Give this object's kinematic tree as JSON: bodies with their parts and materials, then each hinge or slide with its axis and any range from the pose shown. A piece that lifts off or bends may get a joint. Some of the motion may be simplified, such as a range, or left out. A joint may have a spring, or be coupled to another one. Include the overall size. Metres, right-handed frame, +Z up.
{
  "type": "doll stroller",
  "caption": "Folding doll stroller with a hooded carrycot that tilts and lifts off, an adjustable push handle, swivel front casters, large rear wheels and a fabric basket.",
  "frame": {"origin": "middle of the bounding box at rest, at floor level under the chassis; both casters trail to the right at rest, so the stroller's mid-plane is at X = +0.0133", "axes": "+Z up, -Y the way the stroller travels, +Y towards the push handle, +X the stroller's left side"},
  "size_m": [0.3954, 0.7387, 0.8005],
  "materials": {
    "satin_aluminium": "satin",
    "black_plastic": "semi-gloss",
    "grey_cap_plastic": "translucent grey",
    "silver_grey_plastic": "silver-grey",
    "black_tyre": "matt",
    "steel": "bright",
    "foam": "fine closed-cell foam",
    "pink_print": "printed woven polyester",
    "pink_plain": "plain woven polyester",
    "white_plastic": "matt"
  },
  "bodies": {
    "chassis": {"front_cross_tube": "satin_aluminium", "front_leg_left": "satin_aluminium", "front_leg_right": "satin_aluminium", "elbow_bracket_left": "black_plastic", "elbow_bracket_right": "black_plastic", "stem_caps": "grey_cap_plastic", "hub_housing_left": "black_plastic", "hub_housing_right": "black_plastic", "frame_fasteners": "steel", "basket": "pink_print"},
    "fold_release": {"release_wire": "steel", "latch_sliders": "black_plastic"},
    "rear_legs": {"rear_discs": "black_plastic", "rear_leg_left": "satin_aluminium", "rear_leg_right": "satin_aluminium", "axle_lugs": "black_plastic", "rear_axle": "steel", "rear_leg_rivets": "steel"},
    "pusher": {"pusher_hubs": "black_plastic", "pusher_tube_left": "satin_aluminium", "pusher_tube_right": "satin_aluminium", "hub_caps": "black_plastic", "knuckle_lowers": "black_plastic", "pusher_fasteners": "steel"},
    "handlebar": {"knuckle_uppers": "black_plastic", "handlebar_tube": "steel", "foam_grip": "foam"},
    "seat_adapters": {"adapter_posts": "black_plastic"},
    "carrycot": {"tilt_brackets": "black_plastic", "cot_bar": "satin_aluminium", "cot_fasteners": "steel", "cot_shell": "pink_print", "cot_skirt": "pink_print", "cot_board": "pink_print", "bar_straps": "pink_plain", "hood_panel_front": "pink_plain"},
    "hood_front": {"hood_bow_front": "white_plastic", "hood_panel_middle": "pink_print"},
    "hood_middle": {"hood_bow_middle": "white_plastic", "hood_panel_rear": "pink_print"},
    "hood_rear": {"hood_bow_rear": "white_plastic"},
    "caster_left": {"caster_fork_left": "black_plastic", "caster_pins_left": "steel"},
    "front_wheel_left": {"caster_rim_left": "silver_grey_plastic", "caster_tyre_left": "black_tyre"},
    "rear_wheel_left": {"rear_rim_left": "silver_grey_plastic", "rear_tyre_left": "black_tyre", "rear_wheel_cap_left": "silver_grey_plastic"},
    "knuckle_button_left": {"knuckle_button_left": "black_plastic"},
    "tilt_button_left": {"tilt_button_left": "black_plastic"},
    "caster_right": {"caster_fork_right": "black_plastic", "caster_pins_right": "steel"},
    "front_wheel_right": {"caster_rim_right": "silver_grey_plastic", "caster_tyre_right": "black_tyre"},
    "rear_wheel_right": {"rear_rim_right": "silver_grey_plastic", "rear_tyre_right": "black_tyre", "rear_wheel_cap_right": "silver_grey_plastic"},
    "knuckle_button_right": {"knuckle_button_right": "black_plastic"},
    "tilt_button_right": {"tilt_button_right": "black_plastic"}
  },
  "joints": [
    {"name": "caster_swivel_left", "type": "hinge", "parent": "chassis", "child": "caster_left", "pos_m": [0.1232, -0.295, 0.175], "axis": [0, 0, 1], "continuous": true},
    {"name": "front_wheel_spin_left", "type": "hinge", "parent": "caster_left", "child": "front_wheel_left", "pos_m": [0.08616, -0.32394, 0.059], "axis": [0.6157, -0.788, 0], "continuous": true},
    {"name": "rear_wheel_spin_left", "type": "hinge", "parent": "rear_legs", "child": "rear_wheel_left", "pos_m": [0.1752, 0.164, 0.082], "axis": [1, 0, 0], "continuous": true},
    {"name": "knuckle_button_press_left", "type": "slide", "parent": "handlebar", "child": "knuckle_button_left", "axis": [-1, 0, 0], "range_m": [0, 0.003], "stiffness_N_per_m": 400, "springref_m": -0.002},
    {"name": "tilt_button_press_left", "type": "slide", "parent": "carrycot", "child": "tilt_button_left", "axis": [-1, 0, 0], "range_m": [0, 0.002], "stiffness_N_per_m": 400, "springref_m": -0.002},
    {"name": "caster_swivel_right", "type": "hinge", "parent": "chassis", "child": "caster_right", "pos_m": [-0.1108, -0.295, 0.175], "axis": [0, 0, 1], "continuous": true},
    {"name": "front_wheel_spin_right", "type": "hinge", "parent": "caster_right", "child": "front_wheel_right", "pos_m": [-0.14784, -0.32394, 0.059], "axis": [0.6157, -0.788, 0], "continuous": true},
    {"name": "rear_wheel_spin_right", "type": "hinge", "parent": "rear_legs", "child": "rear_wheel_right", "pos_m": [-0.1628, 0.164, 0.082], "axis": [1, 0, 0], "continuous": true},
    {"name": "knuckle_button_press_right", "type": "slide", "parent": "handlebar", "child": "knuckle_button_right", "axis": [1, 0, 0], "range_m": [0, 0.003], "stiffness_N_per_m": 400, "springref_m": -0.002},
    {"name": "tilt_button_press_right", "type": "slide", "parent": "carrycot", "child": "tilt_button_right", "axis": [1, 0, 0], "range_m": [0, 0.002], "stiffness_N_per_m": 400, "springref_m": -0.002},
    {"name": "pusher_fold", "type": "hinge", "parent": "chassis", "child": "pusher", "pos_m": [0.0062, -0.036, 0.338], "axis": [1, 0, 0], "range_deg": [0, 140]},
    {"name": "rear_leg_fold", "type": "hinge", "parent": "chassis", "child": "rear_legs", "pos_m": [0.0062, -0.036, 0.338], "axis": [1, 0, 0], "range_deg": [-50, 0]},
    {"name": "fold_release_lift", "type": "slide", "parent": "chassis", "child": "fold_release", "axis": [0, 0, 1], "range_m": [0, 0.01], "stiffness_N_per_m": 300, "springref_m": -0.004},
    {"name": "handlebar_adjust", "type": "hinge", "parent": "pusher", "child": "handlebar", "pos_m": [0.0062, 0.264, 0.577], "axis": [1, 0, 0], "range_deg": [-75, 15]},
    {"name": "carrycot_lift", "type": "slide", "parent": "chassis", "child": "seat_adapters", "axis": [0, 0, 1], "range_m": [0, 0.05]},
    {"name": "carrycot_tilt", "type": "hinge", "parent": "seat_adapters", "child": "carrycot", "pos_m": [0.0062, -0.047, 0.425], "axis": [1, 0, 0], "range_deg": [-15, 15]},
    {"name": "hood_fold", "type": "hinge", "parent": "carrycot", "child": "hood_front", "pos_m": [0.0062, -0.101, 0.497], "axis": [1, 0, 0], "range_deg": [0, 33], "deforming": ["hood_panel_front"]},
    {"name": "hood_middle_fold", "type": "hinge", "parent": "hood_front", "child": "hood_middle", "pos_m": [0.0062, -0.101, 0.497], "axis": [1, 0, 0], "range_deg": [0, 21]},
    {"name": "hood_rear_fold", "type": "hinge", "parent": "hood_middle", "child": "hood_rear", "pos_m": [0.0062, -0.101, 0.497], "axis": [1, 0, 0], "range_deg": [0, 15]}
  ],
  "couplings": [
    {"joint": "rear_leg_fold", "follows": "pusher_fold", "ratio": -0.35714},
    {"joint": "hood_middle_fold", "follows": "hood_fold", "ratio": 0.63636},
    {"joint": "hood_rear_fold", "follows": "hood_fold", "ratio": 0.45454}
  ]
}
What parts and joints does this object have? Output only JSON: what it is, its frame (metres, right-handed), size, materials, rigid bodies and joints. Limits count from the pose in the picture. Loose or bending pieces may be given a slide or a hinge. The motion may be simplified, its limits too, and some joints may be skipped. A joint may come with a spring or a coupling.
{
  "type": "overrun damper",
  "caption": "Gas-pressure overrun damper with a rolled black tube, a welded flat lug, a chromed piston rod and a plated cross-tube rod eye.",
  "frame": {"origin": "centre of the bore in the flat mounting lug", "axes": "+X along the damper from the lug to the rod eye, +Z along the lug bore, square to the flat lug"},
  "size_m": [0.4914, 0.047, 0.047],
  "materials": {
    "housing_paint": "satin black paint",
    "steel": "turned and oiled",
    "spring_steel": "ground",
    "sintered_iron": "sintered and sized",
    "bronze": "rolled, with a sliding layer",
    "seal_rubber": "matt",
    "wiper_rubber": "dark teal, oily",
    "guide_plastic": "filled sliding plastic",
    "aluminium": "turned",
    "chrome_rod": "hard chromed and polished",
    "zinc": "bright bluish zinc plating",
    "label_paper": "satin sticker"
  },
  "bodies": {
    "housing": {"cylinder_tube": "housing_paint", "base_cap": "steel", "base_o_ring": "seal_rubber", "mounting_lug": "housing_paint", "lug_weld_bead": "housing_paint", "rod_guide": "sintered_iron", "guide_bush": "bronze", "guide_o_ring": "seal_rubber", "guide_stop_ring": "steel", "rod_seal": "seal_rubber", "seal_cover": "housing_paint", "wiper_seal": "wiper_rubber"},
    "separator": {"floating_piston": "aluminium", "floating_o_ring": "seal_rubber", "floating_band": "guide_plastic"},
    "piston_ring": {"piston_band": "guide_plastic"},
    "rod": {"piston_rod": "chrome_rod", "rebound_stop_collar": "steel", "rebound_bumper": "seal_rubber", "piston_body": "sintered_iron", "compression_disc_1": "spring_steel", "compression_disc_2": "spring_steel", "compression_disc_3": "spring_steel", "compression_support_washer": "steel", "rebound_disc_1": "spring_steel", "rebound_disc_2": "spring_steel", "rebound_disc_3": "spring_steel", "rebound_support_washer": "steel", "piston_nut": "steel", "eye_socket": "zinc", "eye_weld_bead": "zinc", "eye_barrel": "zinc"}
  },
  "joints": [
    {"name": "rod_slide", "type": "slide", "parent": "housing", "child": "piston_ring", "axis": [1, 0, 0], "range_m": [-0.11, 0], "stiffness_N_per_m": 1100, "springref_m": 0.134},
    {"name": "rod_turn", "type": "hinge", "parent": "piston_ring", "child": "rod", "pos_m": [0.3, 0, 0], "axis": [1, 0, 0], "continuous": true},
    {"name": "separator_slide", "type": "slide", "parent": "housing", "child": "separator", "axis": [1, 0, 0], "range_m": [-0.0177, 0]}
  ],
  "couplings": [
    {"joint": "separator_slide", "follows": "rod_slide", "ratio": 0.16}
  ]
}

# [Request]
Copy all lines from the material that contain "this".

# [Exercise output]
Give this object's kinematic tree as JSON: bodies with their parts and materials, then each hinge or slide with its axis and any range from the pose shown. A piece that lifts off or bends may get a joint. Some of the motion may be simplified, such as a range, or left out. A joint may have a spring, or be coupled to another one. Include the overall size. Metres, right-handed frame, +Z up.
What parts and joints does this object have? Output only JSON: what it is, its frame (metres, right-handed), size, materials, rigid bodies and joints. Limits count from the pose in the picture. Loose or bending pieces may be given a slide or a hinge. The motion may be simplified, its limits too, and some joints may be skipped. A joint may come with a spring or a coupling.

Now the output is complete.